● INFORMATION SUPPLIED:
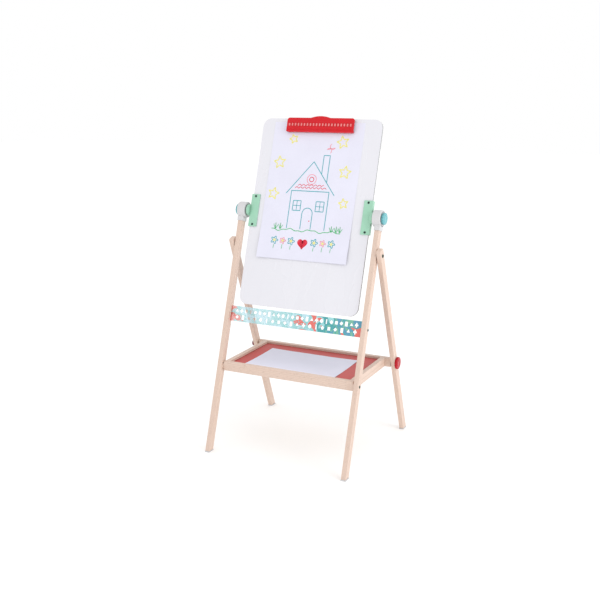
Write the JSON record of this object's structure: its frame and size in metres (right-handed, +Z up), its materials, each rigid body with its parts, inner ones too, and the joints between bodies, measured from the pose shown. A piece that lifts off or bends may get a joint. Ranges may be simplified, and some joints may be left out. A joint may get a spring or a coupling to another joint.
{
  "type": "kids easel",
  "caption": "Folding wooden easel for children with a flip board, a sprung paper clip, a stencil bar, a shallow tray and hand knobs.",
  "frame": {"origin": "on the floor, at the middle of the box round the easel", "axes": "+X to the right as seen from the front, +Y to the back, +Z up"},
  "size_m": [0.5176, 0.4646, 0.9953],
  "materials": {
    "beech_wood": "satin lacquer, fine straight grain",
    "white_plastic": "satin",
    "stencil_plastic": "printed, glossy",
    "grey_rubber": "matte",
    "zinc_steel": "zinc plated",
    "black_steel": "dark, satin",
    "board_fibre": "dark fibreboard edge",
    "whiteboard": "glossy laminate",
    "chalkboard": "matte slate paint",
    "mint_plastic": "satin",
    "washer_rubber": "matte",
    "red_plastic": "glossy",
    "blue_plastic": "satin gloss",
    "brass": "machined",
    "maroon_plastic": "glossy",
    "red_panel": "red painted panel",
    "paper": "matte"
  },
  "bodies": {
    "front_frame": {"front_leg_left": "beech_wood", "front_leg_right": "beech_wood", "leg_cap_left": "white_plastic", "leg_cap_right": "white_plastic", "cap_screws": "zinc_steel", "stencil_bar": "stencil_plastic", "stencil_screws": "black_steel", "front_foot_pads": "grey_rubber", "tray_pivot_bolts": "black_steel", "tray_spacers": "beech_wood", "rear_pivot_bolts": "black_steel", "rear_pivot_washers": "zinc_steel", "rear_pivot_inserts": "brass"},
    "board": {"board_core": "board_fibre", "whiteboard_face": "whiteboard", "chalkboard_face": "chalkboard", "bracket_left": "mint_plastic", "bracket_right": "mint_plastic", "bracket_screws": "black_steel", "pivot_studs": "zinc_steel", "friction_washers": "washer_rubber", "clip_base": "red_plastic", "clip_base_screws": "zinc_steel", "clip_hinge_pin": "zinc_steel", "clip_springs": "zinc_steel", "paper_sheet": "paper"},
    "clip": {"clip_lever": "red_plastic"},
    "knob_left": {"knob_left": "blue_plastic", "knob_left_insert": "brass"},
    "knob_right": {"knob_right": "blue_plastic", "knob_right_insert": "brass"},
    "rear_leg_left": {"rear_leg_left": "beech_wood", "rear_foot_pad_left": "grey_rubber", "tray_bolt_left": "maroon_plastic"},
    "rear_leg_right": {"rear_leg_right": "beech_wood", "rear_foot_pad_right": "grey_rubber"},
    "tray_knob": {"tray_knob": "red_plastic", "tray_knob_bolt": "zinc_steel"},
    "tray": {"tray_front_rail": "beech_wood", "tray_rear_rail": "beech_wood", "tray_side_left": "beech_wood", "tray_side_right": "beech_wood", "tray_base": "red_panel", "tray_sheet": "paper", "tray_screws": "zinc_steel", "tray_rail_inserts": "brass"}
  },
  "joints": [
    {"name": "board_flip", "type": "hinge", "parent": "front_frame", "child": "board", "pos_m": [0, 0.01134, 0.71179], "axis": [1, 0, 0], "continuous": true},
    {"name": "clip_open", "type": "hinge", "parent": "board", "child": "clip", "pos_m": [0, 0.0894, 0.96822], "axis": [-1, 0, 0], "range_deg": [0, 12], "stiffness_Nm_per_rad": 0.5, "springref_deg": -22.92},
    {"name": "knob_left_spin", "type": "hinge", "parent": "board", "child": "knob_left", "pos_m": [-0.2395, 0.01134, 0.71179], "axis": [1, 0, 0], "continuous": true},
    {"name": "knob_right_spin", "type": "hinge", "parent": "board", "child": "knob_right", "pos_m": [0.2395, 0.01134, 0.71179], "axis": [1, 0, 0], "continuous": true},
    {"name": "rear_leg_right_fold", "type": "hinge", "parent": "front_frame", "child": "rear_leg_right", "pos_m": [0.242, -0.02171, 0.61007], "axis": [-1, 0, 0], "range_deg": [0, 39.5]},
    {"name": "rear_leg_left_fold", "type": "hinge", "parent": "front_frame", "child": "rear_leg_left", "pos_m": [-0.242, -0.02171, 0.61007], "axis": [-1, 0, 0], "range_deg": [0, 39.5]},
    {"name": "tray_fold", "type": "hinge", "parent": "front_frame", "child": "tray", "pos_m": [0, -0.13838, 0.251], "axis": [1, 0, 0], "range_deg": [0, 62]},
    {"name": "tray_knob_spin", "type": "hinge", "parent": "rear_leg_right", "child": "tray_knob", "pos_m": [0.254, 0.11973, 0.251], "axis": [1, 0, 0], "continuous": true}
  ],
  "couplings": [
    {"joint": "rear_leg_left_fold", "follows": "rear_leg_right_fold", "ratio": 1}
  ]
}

● TASK PROMPT: Please output the complete data exactly.

● ANSWER TO THIS EXERCISE:
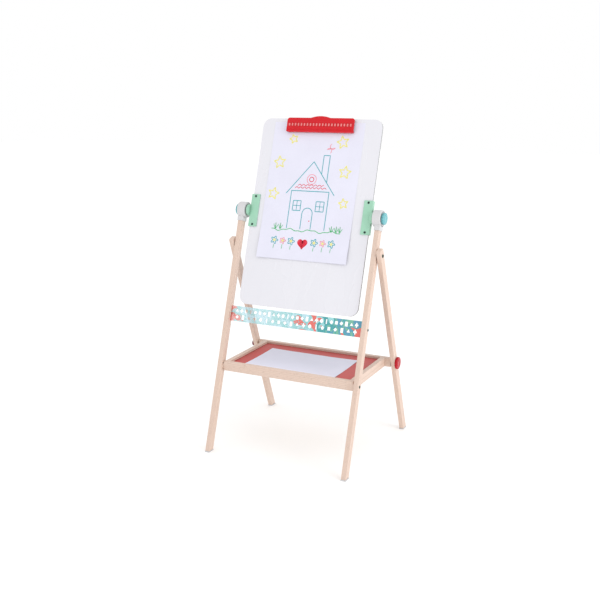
Write the JSON record of this object's structure: its frame and size in metres (right-handed, +Z up), its materials, each rigid body with its parts, inner ones too, and the joints between bodies, measured from the pose shown. A piece that lifts off or bends may get a joint. Ranges may be simplified, and some joints may be left out. A joint may get a spring or a coupling to another joint.
{
  "type": "kids easel",
  "caption": "Folding wooden easel for children with a flip board, a sprung paper clip, a stencil bar, a shallow tray and hand knobs.",
  "frame": {"origin": "on the floor, at the middle of the box round the easel", "axes": "+X to the right as seen from the front, +Y to the back, +Z up"},
  "size_m": [0.5176, 0.4646, 0.9953],
  "materials": {
    "beech_wood": "satin lacquer, fine straight grain",
    "white_plastic": "satin",
    "stencil_plastic": "printed, glossy",
    "grey_rubber": "matte",
    "zinc_steel": "zinc plated",
    "black_steel": "dark, satin",
    "board_fibre": "dark fibreboard edge",
    "whiteboard": "glossy laminate",
    "chalkboard": "matte slate paint",
    "mint_plastic": "satin",
    "washer_rubber": "matte",
    "red_plastic": "glossy",
    "blue_plastic": "satin gloss",
    "brass": "machined",
    "maroon_plastic": "glossy",
    "red_panel": "red painted panel",
    "paper": "matte"
  },
  "bodies": {
    "front_frame": {"front_leg_left": "beech_wood", "front_leg_right": "beech_wood", "leg_cap_left": "white_plastic", "leg_cap_right": "white_plastic", "cap_screws": "zinc_steel", "stencil_bar": "stencil_plastic", "stencil_screws": "black_steel", "front_foot_pads": "grey_rubber", "tray_pivot_bolts": "black_steel", "tray_spacers": "beech_wood", "rear_pivot_bolts": "black_steel", "rear_pivot_washers": "zinc_steel", "rear_pivot_inserts": "brass"},
    "board": {"board_core": "board_fibre", "whiteboard_face": "whiteboard", "chalkboard_face": "chalkboard", "bracket_left": "mint_plastic", "bracket_right": "mint_plastic", "bracket_screws": "black_steel", "pivot_studs": "zinc_steel", "friction_washers": "washer_rubber", "clip_base": "red_plastic", "clip_base_screws": "zinc_steel", "clip_hinge_pin": "zinc_steel", "clip_springs": "zinc_steel", "paper_sheet": "paper"},
    "clip": {"clip_lever": "red_plastic"},
    "knob_left": {"knob_left": "blue_plastic", "knob_left_insert": "brass"},
    "knob_right": {"knob_right": "blue_plastic", "knob_right_insert": "brass"},
    "rear_leg_left": {"rear_leg_left": "beech_wood", "rear_foot_pad_left": "grey_rubber", "tray_bolt_left": "maroon_plastic"},
    "rear_leg_right": {"rear_leg_right": "beech_wood", "rear_foot_pad_right": "grey_rubber"},
    "tray_knob": {"tray_knob": "red_plastic", "tray_knob_bolt": "zinc_steel"},
    "tray": {"tray_front_rail": "beech_wood", "tray_rear_rail": "beech_wood", "tray_side_left": "beech_wood", "tray_side_right": "beech_wood", "tray_base": "red_panel", "tray_sheet": "paper", "tray_screws": "zinc_steel", "tray_rail_inserts": "brass"}
  },
  "joints": [
    {"name": "board_flip", "type": "hinge", "parent": "front_frame", "child": "board", "pos_m": [0, 0.01134, 0.71179], "axis": [1, 0, 0], "continuous": true},
    {"name": "clip_open", "type": "hinge", "parent": "board", "child": "clip", "pos_m": [0, 0.0894, 0.96822], "axis": [-1, 0, 0], "range_deg": [0, 12], "stiffness_Nm_per_rad": 0.5, "springref_deg": -22.92},
    {"name": "knob_left_spin", "type": "hinge", "parent": "board", "child": "knob_left", "pos_m": [-0.2395, 0.01134, 0.71179], "axis": [1, 0, 0], "continuous": true},
    {"name": "knob_right_spin", "type": "hinge", "parent": "board", "child": "knob_right", "pos_m": [0.2395, 0.01134, 0.71179], "axis": [1, 0, 0], "continuous": true},
    {"name": "rear_leg_right_fold", "type": "hinge", "parent": "front_frame", "child": "rear_leg_right", "pos_m": [0.242, -0.02171, 0.61007], "axis": [-1, 0, 0], "range_deg": [0, 39.5]},
    {"name": "rear_leg_left_fold", "type": "hinge", "parent": "front_frame", "child": "rear_leg_left", "pos_m": [-0.242, -0.02171, 0.61007], "axis": [-1, 0, 0], "range_deg": [0, 39.5]},
    {"name": "tray_fold", "type": "hinge", "parent": "front_frame", "child": "tray", "pos_m": [0, -0.13838, 0.251], "axis": [1, 0, 0], "range_deg": [0, 62]},
    {"name": "tray_knob_spin", "type": "hinge", "parent": "rear_leg_right", "child": "tray_knob", "pos_m": [0.254, 0.11973, 0.251], "axis": [1, 0, 0], "continuous": true}
  ],
  "couplings": [
    {"joint": "rear_leg_left_fold", "follows": "rear_leg_right_fold", "ratio": 1}
  ]
}